Theorem: Given a linear regression model with independent observations

$\label{eq:mlr} y = X\beta + \varepsilon, \; \varepsilon_i \overset{\mathrm{i.i.d.}}{\sim} \mathcal{N}(0, \sigma^2) \; ,$

the coefficient of determination can be expressed in terms of residual variances as

$\label{eq:rsq-resvar} R^2 = 1 - \frac{(n-p) \cdot \hat{\sigma}^2}{(n-1) \cdot s^2}$

where $n$ is the number of observations, $p$ is the number of predictors, $\hat{\sigma}^2$ is an unbiased estimate of the noise variance $\sigma^2$ and $s^2$ is the unbiased sample variance of $y$.

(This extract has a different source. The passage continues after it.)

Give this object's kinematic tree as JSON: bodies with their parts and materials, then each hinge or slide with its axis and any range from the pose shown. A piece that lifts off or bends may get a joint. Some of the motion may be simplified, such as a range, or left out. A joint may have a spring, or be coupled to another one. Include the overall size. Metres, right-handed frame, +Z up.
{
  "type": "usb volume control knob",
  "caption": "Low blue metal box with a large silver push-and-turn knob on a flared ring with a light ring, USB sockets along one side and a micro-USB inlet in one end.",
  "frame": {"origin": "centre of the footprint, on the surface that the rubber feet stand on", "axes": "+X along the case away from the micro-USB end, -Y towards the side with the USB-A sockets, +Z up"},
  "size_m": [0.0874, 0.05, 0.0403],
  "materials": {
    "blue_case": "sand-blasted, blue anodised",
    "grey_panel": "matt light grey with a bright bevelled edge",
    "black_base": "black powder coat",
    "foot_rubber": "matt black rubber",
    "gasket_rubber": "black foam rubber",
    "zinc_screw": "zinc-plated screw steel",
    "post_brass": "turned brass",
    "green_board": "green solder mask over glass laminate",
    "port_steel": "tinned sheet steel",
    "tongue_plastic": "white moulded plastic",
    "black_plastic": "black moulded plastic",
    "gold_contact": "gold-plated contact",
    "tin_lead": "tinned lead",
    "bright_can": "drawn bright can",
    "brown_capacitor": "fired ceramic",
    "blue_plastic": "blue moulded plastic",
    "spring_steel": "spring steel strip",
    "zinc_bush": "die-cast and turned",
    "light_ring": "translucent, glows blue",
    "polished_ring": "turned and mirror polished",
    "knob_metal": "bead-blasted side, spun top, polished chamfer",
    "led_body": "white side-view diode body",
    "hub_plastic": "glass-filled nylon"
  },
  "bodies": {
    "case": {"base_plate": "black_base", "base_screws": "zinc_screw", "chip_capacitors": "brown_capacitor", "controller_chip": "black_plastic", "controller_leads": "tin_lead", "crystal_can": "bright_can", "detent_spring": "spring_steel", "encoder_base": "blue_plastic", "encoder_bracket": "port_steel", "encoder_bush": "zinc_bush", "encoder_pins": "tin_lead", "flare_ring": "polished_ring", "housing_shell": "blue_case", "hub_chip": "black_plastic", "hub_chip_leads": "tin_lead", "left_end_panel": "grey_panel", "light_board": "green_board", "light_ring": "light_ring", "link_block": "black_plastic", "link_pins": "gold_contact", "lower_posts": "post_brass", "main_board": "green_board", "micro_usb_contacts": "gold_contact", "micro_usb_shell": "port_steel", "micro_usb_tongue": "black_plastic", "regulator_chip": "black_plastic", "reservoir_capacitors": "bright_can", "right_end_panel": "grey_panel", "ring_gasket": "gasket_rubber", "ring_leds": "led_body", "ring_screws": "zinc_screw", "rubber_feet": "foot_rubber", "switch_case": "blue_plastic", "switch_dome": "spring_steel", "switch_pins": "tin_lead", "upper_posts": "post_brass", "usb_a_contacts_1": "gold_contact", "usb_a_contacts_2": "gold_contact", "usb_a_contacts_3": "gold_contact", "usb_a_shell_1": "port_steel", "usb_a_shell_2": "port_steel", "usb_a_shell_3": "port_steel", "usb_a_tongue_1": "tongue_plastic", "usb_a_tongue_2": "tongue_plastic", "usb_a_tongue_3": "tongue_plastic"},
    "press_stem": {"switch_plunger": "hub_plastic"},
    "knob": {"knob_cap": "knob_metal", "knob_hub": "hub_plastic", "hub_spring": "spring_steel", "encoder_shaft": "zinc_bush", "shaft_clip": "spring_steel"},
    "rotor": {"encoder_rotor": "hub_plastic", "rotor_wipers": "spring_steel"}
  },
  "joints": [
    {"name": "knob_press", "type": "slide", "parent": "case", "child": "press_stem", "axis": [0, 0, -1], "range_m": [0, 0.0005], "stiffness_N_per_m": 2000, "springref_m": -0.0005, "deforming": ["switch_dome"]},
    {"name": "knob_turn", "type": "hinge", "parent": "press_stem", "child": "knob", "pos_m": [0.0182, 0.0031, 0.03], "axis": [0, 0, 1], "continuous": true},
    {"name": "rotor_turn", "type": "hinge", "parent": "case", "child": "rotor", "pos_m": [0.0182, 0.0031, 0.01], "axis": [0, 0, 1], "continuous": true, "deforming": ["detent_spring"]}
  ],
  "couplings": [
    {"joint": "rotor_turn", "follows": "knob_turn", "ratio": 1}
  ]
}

Proof: The coefficient of determination is given by

$\label{eq:rsq} R^2 = 1 - \frac{\mathrm{RSS}}{\mathrm{TSS}}$

where $\mathrm{RSS}$ is the residual sum of squares

$\label{eq:rss} \mathrm{RSS} = \sum_{i=1}^n (y_i - \hat{y}_i)^2 \quad \text{where} \quad \hat{y} = X \hat{\beta}$

and $\mathrm{TSS}$ is the total sum of squares

$\label{eq:tss} \mathrm{TSS} = \sum_{i=1}^n (y_i - \bar{y})^2 \quad \text{where} \quad \bar{y} = \frac{1}{n} \sum_{i=1}^n y_i \; .$

Note that the residual sum of squares can be written as:

$\label{eq:rss-dev} \mathrm{RSS} = \sum_{i=1}^n (y_i - \hat{y}_i)^2 = \sum_{i=1}^n (y_i - (X \hat{\beta})_i)^2 = (y-X\hat{\beta})^\mathrm{T} (y-X\hat{\beta}) \; .$ $\label{eq:sigma-unb} \hat{\sigma}^2 = \frac{1}{n-p} (y-X\hat{\beta})^\mathrm{T} (y-X\hat{\beta})$ $\label{eq:var-samp-unb} s^2 = \frac{1}{n-1} \sum_{i=1}^{n} (y_i - \bar{y})^2 \; ,$

Combining \eqref{eq:rsq}, \eqref{eq:rss} and \eqref{eq:tss}, the coefficient of determination can be rewritten as follows:

$\label{eq:rsq-resvar-qed} \begin{split} R^2 &\overset{\eqref{eq:rsq}}{=} 1 - \frac{\mathrm{RSS}}{\mathrm{TSS}} \\ &\overset{\eqref{eq:tss}}{=} 1 - \frac{\sum_{i=1}^n (y_i - \hat{y}_i)^2}{\sum_{i=1}^{n} (y_i - \bar{y})^2} \\ &\overset{\eqref{eq:rss-dev}}{=} 1 - \frac{(y-X\hat{\beta})^\mathrm{T} (y-X\hat{\beta})}{\sum_{i=1}^{n} (y_i - \bar{y})^2} \\ &= 1 - \frac{(n-p) \cdot \frac{1}{n-p} (y-X\hat{\beta})^\mathrm{T} (y-X\hat{\beta})}{(n-1) \cdot \frac{1}{n-1} \sum_{i=1}^{n} (y_i - \bar{y})^2} \\ &\overset{\eqref{eq:sigma-unb}}{=} 1 - \frac{(n-p) \cdot \hat{\sigma}^2}{(n-1) \cdot \frac{1}{n-1} \sum_{i=1}^{n} (y_i - \bar{y})^2} \\ &\overset{\eqref{eq:var-samp-unb}}{=} 1 - \frac{(n-p) \cdot \hat{\sigma}^2}{(n-1) \cdot s^2} \; . \end{split}$

This completes the proof.